The lesson I learned from the stories of Governor John Swainson and President Gerald Ford is that many leaders never feel that they are finished. President Ford remained active in public life after his presidency and Governor Swainson went on to serve as a judge among other leadership roles in Michigan. While their executive service may have been the pinnacle of their career, it certainly was not the end of their service as leaders.

It is okay to feel unfinished as a leader. What is most important is how leaders make the lives of their followers and customers better. That is the true leadership goal line.
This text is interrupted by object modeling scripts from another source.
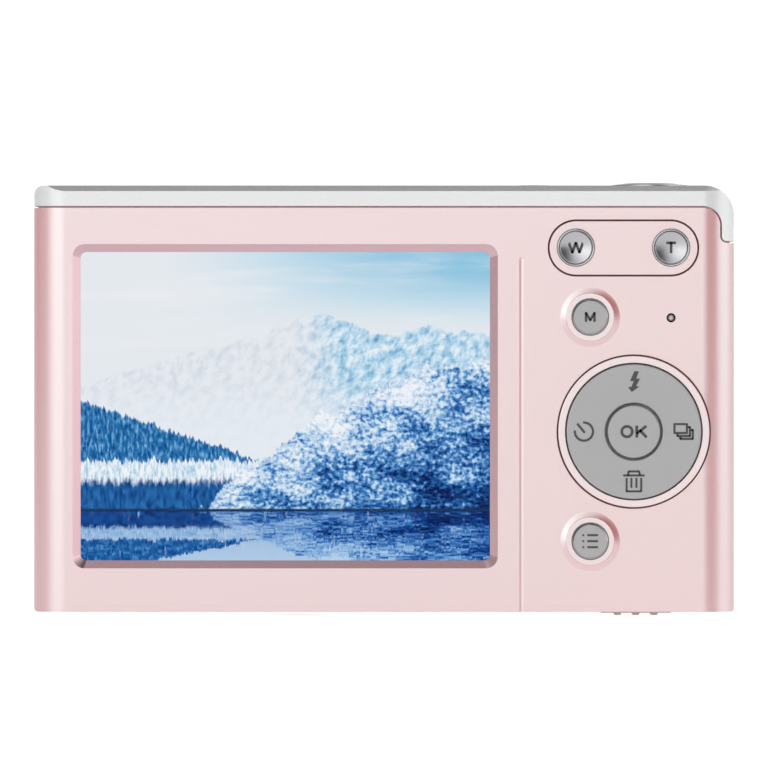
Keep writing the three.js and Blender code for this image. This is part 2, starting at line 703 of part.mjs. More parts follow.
addPart('shutter_button', makeShutterButton(), SILVER);
addPart('shutter_collar', makeShutterCollar(), SILVER);
addPart('shutter_spring', makeSpring(), STEEL);
addPart(
  'shutter_switch',
  block(SHUTTER_X - 3.2, SHUTTER_X + 3.2, MIDDLE - 3, MIDDLE + 3, BASE + 52, BASE + 53.7),
  BLACK,
);
addPart(
  'power_button',
  turnedZ([POWER_X, MIDDLE], [[0, TOP + 0.15], [2.3, TOP + 0.12], [2.6, TOP - 0.1], [2.6, TOP - 1.7],
    [3.2, TOP - 1.7], [3.2, TOP - 2.2], [1, TOP - 2.2], [1, BASE + 56.1], [0, BASE + 56.1]]),
  SILVER,
);
addPart(
  'power_switch',
  block(POWER_X - 2.2, POWER_X + 2.2, MIDDLE - 2, MIDDLE + 2, BASE + 54.1, BASE + 55.7),
  BLACK,
);
addPart(
  'speaker',
  turnedZ(
    [SPEAKER_X, MIDDLE],
    [[0, TOP - 4], [4.5, TOP - 4], [5, TOP - 3.4], [5, TOP - 1.6], [0, TOP - 1.6]],
  ),
  BLACK,
);

// ---- Battery, card and their door ----
function makeBatteryBay() {
  const { x0, x1, y0, y1, z0, z1, wall } = BAY;
  const hollow = block(x0 + wall, x1 - wall, y0 + wall, y1 - wall, z0 - 1, z1 - wall);
  return cut(block(x0, x1, y0, y1, z0, z1), hollow);
}

function makeBatteryContacts() {
  const low = BATTERY.z1 + 0.3;
  const strips = [12, 16, 20].map((x) => block(x - 0.8, x + 0.8, 2, 4, low, low + 0.8));
  return join(block(10, 22, 1.6, 4.4, low + 0.6, BAY.z1 - BAY.wall - 0.05), ...strips);
}

function makeBatteryCatch() {
  const lip = block(BATTERY.x1 - 0.7, BAY.x1 + 1.3, 1.6, 4.6, BASE + 2.45, BASE + 2.95);
  return lip.add(block(BAY.x1 + 0.3, BAY.x1 + 1.3, 1.6, 4.6, BASE + 2.45, BASE + 7));
}

function makeDoor() {
  const { x0, x1, y0, y1, thickness } = DOOR;
  const side = outline(x0, BASE, x1, BASE + thickness, [thickness / 2, 0.3, 0, thickness / 2], 5);
  const { travel, proud } = LATCH;
  return cut(
    prismY(side, y0, y1),
    turnedY([HINGE.x, HINGE.z], disc(HINGE.bore, y0 - 1, y1 + 1), 12),
    block(
      LATCH.x0 - travel - 0.2, LATCH.x1 + 0.2, LATCH.y0 - 0.2, LATCH.y1 + 0.2,
      BASE - 1, BASE + 2 * proud,
    ),
    block(LATCH.x0 + 3 - travel - 0.2, LATCH.x1 - 3 + 0.2, 0, 2.2, 0, INNER_FLOOR + 1),
  );
}

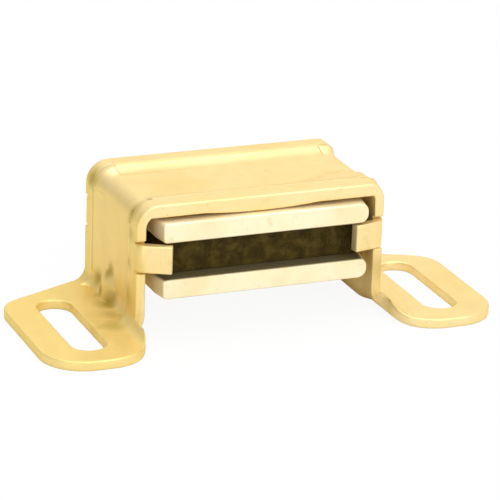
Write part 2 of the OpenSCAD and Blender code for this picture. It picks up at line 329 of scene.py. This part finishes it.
def widened_rim(points):
    """Carries the front rim further back over the right top bend, where the channel begins later.

    A point of the channel's front slope moves back by most_back times a smooth rise along x from rise_start to
    rise_end, times a smooth rise of its angle round the bend from level with the axis to full_angle.
    """
    axis_x, axis_z = RIGHT_BEND_AXIS
    slope_front, slope_back, most_back = -6.2 * MM, -3.8 * MM, 2.6 * MM
    rise_start, rise_end, full_angle = 5.5 * MM, 13.0 * MM, math.radians(40)
    x, y, z = points.T
    angle = np.where(x > axis_x, np.arctan2(z - axis_z, x - axis_x), math.pi / 2)
    share = smooth_rise((x - rise_start) / (rise_end - rise_start)) * smooth_rise(angle / full_angle)
    moved = points.copy()
    moved[:, Y] += np.where((y > slope_front) & (y < slope_back), most_back * share, 0.0)
    return moved


def stand_in(mesh, node, body, material):
    """Makes a mesh the piece that is seen in place of a CAD node, on the node's own body."""
    mesh.materials.append(material)
    piece = bpy.data.objects.new(node + "_rounded", mesh)
    bpy.context.scene.collection.objects.link(piece)
    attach(piece, body)
    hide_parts(node)
    return piece


def rounded_case(material):
    """A twin of the case with its sheared edges rounded.

    The copy's loose triangles are joined, level ones merged, and its faces cut across at each of rim_cuts, so
    that the rim can curve. The front rim is widened over the right top bend and that bend is drawn out. Every
    edge that turns outwards by more than sharp_turn is bevelled, and the creases and inner corners stay sharp.
    """
    join, level_turn, sharp_turn = 2e-6, math.radians(0.1), math.radians(33)
    edge_round, crease_reach = 0.13 * MM, 0.01 * MM
    rim_cuts = [x * MM for x in (5.5, 7.0, 8.5, 10.0, 11.5, 13.0)]
    bm = bmesh.new()
    bm.from_mesh(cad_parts["case"].data)
    bmesh.ops.remove_doubles(bm, verts=bm.verts, dist=join)
    bmesh.ops.dissolve_degenerate(bm, dist=join / 2, edges=bm.edges)
    bmesh.ops.dissolve_limit(bm, angle_limit=level_turn, verts=bm.verts, edges=bm.edges)
    for cut in rim_cuts:
        bmesh.ops.bisect_plane(bm, geom=bm.verts[:] + bm.edges[:] + bm.faces[:], dist=join,
                               plane_co=(cut, 0.0, 0.0), plane_no=(1.0, 0.0, 0.0))
    weight = bm.edges.layers.float.new("bevel_weight_edge")
    for edge in bm.edges:
        turn = edge.calc_face_angle_signed()
        edge[weight] = 1.0 if turn > sharp_turn else 0.0
        along_crease = any(all(abs(vert.co.y - crease * MM) < crease_reach for vert in edge.verts)
                           for crease, inwards in CREASES)
        edge.smooth = turn > -sharp_turn and not along_crease
    for face in bm.faces:
        face.smooth = True
    mesh = bpy.data.meshes.new("case_rounded")
    bm.to_mesh(mesh)
    bm.free()
    points = np.empty(3 * len(mesh.vertices))
    mesh.vertices.foreach_get("co", points)
    mesh.vertices.foreach_set("co", sharpened_bend(widened_rim(points.reshape(-1, 3))).ravel())

    piece = stand_in(mesh, "case", "case", material)
    bevel = piece.modifiers.new("rounded_edges", "BEVEL")
    bevel.limit_method = "WEIGHT"
    bevel.width = edge_round
    bevel.segments = 2
    bevel.use_clamp_overlap = False
    level = piece.modifiers.new("level_faces_stay_level", "WEIGHTED_NORMAL")
    level.keep_sharp = True


def rounded_rectangle(half_a, half_b, low_corner, high_corner, steps):
    """Points round rectangles of half sides a and b, a row for each station, with quarter circles as corners.

    A corner's centre lies its radius in from both sides, and its points lie that radius times the cosine and
    the sine of their angle from the centre. The corners at low a and at high a differ in radius.
    """
    turn = np.concatenate([np.linspace(q, q + 90, steps) for q in (0, 90, 180, 270)])
    sign_a = np.repeat([1, -1, -1, 1], steps)
    sign_b = np.repeat([1, 1, -1, -1], steps)
    corner = np.where(sign_a > 0, high_corner[:, None], low_corner[:, None])
    a = (half_a[:, None] - corner) * sign_a + corner * np.cos(np.radians(turn))
    b = (half_b[:, None] - corner) * sign_b + corner * np.sin(np.radians(turn))
    return a, b


def rounded_bar(node, body, material, along, corners, edge, clip=0.0, clip_depth=0.0):
    """A bar whose section is a rounded rectangle carried along an axis, with rounded rims at both ends.

    Near an end the section draws in by edge minus the root of edge squared minus the square of what is left
    of edge, which is a quarter circle. Both sides of the first cross axis also draw in, by clip at the low end
    of the bar and evenly to nothing at clip_depth. The two corners are the section's corner radii at the low
    and at the high side of that axis.
    """
    quarter_steps, corner_steps = 5, 7
    low, high = (np.array(corner_point) for corner_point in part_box(node))
    across, up = [axis for axis in (X, Y, Z) if axis != along]
    middle, half = (low + high) / 2, (high - low) / 2
    quarter = edge * (1 - np.cos(np.linspace(0, math.pi / 2, quarter_steps)))
    rows = [low[along] + quarter]
    if clip_depth:
        rows.append(low[along] + np.array([clip_depth]))
    rows.append((high[along] - quarter)[::-1])
    place = np.concatenate(rows)
    from_end = np.minimum(np.minimum(place - low[along], high[along] - place), edge)
    inset = edge - np.sqrt(np.maximum(edge ** 2 - (edge - from_end) ** 2, 0.0))
    clipped = clip * np.clip(1 - (place - low[along]) / clip_depth, 0.0, 1.0) if clip_depth else 0.0
    low_corner, high_corner = (np.maximum(corner - inset, corner / 4) for corner in corners)
    a, b = rounded_rectangle(half[across] - inset - clipped, half[up] - inset, low_corner, high_corner,
                             corner_steps)
    count, around = a.shape
    points = np.empty((count, around, 3))
    points[:, :, along] = place[:, None]
    points[:, :, across] = middle[across] + a
    points[:, :, up] = middle[up] + b

    row, column = np.meshgrid(np.arange(count - 1), np.arange(around), indexing="ij")
    beside = (column + 1) % around
    quads = np.stack([row * around + column, row * around + beside,
                      (row + 1) * around + beside, (row + 1) * around + column], axis=-1).reshape(-1, 4)
    faces = quads.tolist() + [list(range(around))[::-1], [(count - 1) * around + k for k in range(around)]]
    mesh = bpy.data.meshes.new(node + "_rounded")
    mesh.from_pydata(points.reshape(-1, 3).tolist(), [], faces)
    bm = bmesh.new()
    bm.from_mesh(mesh)
    bmesh.ops.recalc_face_normals(bm, faces=bm.faces)
    for face in bm.faces:
        face.smooth = True
    bm.to_mesh(mesh)
    bm.free()
    piece = stand_in(mesh, node, body, material)
    level = piece.modifiers.new("level_faces_stay_level", "WEIGHTED_NORMAL")
    level.keep_sharp = True


def pale_floor():
    """A pale floor that the camera sees nearly white, with the object's shadow still on it."""
    half, white_share = 0.6, 0.92
    mesh = bpy.data.meshes.new("floor")
    mesh.from_pydata([(-half, -half, 0.0), (half, -half, 0.0), (half, half, 0.0), (-half, half, 0.0)], [],
                     [(0, 1, 2, 3)])
    floor = bpy.data.objects.new("floor", mesh)
    bpy.context.scene.collection.objects.link(floor)

    m = Nodes("pale_floor")
    paint = m.add("ShaderNodeBsdfDiffuse", Color=(0.75, 0.75, 0.75, 1.0))
    white = m.add("ShaderNodeEmission", Color=(1.0, 1.0, 1.0, 1.0), Strength=1.0)
    seen = m.add("ShaderNodeLightPath").outputs["Is Camera Ray"]
    share = m.math("MULTIPLY", seen, white_share)
    both = m.add("ShaderNodeMixShader")
    m.feed(both.inputs["Fac"], share)
    m.feed(both.inputs[1], paint.outputs["BSDF"])
    m.feed(both.inputs[2], white.outputs["Emission"])
    m.tree.links.new(both.outputs["Shader"], m.output.inputs["Surface"])
    mesh.materials.append(m.material)


def soft_studio_world():
    """A world that the camera sees pure white, and that lights the object from dim to bright.

    Its strength rises evenly with the cosine of the angle to bright_side, from dimmest to brightest.
    """
    bright_side, dimmest, brightest = (0.55, 0.42, 0.72), 0.12, 0.86
    world = bpy.data.worlds.new("world")
    world.use_nodes = True
    bpy.context.scene.world = world
    tree = world.node_tree
    tree.nodes.clear()
    output = tree.nodes.new("ShaderNodeOutputWorld")
    way = tree.nodes.new("ShaderNodeTexCoord")
    cosine = tree.nodes.new("ShaderNodeVectorMath")
    cosine.operation = "DOT_PRODUCT"
    cosine.inputs[1].default_value = bright_side
    strength = tree.nodes.new("ShaderNodeMapRange")
    for key, value in (("From Min", -1.0), ("From Max", 1.0), ("To Min", dimmest), ("To Max", brightest)):
        strength.inputs[key].default_value = value
    lit = tree.nodes.new("ShaderNodeBackground")
    seen_white = tree.nodes.new("ShaderNodeBackground")
    for background in (lit, seen_white):
        background.inputs["Color"].default_value = (1.0, 1.0, 1.0, 1.0)
    seen_white.inputs["Strength"].default_value = 1.0
    tree.links.new(way.outputs["Generated"], cosine.inputs[0])
    tree.links.new(cosine.outputs["Value"], strength.inputs["Value"])
    tree.links.new(strength.outputs["Result"], lit.inputs["Strength"])
    path = tree.nodes.new("ShaderNodeLightPath")
    choose = tree.nodes.new("ShaderNodeMixShader")
    tree.links.new(path.outputs["Is Camera Ray"], choose.inputs["Fac"])
    tree.links.new(lit.outputs["Background"], choose.inputs[1])
    tree.links.new(seen_white.outputs["Background"], choose.inputs[2])
    tree.links.new(choose.outputs["Shader"], output.inputs["Surface"])


def softbox(name, place, aim, size, watts):
    """A square lamp of a size at a place, both in metres, turned to an aim point."""
    data = bpy.data.lights.new(name, "AREA")
    data.shape = "SQUARE"
    data.size = size
    data.energy = watts
    lamp = bpy.data.objects.new(name, data)
    lamp.location = place
    lamp.rotation_euler = (Vector(aim) - Vector(place)).to_track_quat("-Z", "Y").to_euler()
    bpy.context.scene.collection.objects.link(lamp)


camera_like_the_photo()
pale_floor()
soft_studio_world()
softbox("overhead", (0.02, 0.02, 0.5), (0.0, 0.0, 0.0), 0.5, 1.75)
softbox("front_right", (0.15, -0.5, 0.28), (0.0, 0.0, 0.01), 0.45, 1.3)
softbox("left", (-0.45, -0.42, 0.14), (0.0, 0.0, 0.01), 0.3, 0.75)

plating = satin_plating()
steel = pale_steel()
ceramic = dark_ceramic()
rounded_case(plating)
for plate in ("upper_pole_plate", "lower_pole_plate"):
    rounded_bar(plate, "pack", steel, along=Y, corners=(0.45 * MM, 1.1 * MM), edge=0.22 * MM,
                clip=0.4 * MM, clip_depth=2.3 * MM)
rounded_bar("magnet", "pack", ceramic, along=Z, corners=(0.4 * MM, 0.4 * MM), edge=0.12 * MM)

scene = bpy.context.scene
scene.view_settings.view_transform = "Standard"
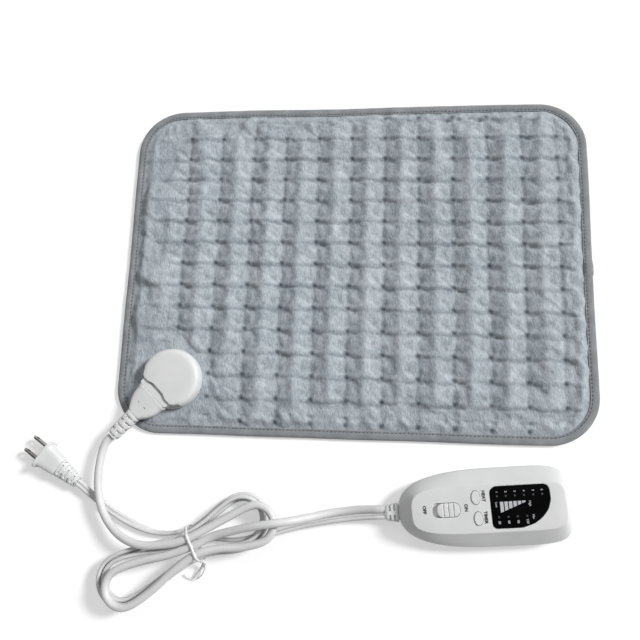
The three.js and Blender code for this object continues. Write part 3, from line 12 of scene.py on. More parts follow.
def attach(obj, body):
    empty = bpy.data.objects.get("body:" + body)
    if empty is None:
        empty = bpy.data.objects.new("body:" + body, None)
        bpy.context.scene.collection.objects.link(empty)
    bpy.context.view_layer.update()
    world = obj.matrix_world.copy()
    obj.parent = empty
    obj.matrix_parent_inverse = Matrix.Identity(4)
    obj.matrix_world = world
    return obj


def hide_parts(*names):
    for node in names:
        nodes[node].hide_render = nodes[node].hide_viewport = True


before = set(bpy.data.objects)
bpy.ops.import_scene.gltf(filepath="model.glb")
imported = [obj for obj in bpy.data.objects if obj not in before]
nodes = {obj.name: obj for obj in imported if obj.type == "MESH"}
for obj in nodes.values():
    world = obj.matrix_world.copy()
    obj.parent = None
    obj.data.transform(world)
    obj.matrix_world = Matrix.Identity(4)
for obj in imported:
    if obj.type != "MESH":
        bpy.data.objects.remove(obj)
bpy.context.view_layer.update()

MM = 0.001
scene = bpy.context.scene
scene.view_settings.view_transform = "Standard"


def mix(a, b, share):
    return a + (b - a) * share


def clamp(value, low=0.0, high=1.0):
    return min(max(value, low), high)


def ease(share):
    return (1 - math.cos(math.pi * clamp(share))) / 2


def srgb(*levels):
    """A linear colour from levels of 0 to 255."""
    shares = [level / 255 for level in levels]
    return [s / 12.92 if s <= 0.04045 else ((s + 0.055) / 1.055) ** 2.4 for s in shares] + [1.0]


def new_object(name, mesh):
    obj = bpy.data.objects.new(name, mesh)
    scene.collection.objects.link(obj)
    return obj


# Camera, fitted to the pad's four corners and the controller in the photograph
CAMERA_PLACE = (30.623, -156.585, 532.953)
CAMERA_AXES = (
    (0.9943734749707082, 0.03313892615943585, -0.10061413343898445),
    (-0.01236358579832316, 0.9796228196277014, 0.20046514163534623),
    (0.10520710062009035, -0.19809326802713764, 0.9745206632706372),
)
CAMERA_LENS = 35.854
SENSOR = 36


def make_camera():
    data = bpy.data.cameras.new("camera")
    data.lens, data.sensor_width = CAMERA_LENS, SENSOR
    scene.camera = new_object("camera", data)
    turn = Matrix(CAMERA_AXES).transposed().to_4x4()
    scene.camera.matrix_world = Matrix.Translation(Vector(CAMERA_PLACE) * MM) @ turn


make_camera()


# Mesh helpers
def finish_piece(obj, body, look, *replaced, slot=None, centre=(0, 0), angle=0.0):
    """Turns a piece out of its own frame, and gives it its body and its look; slot is not used."""
    obj.data.transform(Matrix.Translation(Vector((*centre, 0)) * MM) @ Matrix.Rotation(angle, 4, "Z"))
    obj.data.update()
    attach(obj, body)
    if replaced:
        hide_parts(*replaced)
    dress(obj, look)
    return obj


def make_mesh(name, points, faces, sharp=40):
    """A mesh from points in millimetres, smooth except where it bends by more than sharp degrees."""
    mesh = bpy.data.meshes.new(name)
    mesh.from_pydata((np.array(points, float) * MM).tolist(), [], faces)
    mesh.update()
    shade(mesh, sharp)
    return mesh


def shade(mesh, sharp=40):
    mesh.polygons.foreach_set("use_smooth", [True] * len(mesh.polygons))
    mesh.set_sharp_from_angle(angle=math.radians(sharp))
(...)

For both Swainson and Ford, they did that in their own way. Swainson, a double amputee, had his life described as an inspirational story of redemption. Ford was awarded the John F. Kennedy Profile in Courage Award by Senator Ted Kennedy, one of his biggest critics for pardoning President Nixon. Both left a legacy of transformational leadership, even though they only served a short amount of time.

I thought this quote from President Ford sums the idea up nicely and captures how he viewed leadership as continuous and never complete: “At my stage in life, one is inclined to think less about date on a calendar than those things that are timeless – about leadership and service and patriotism and sacrifice, and about doing one’s best in meeting every challenge that life presents.”

KEY TAKEAWAY: We can learn from Governor John Swainson and President Gerald Ford that it is okay to feel unfinished as a leader. What is most important is how leaders make the lives of their followers and customers better.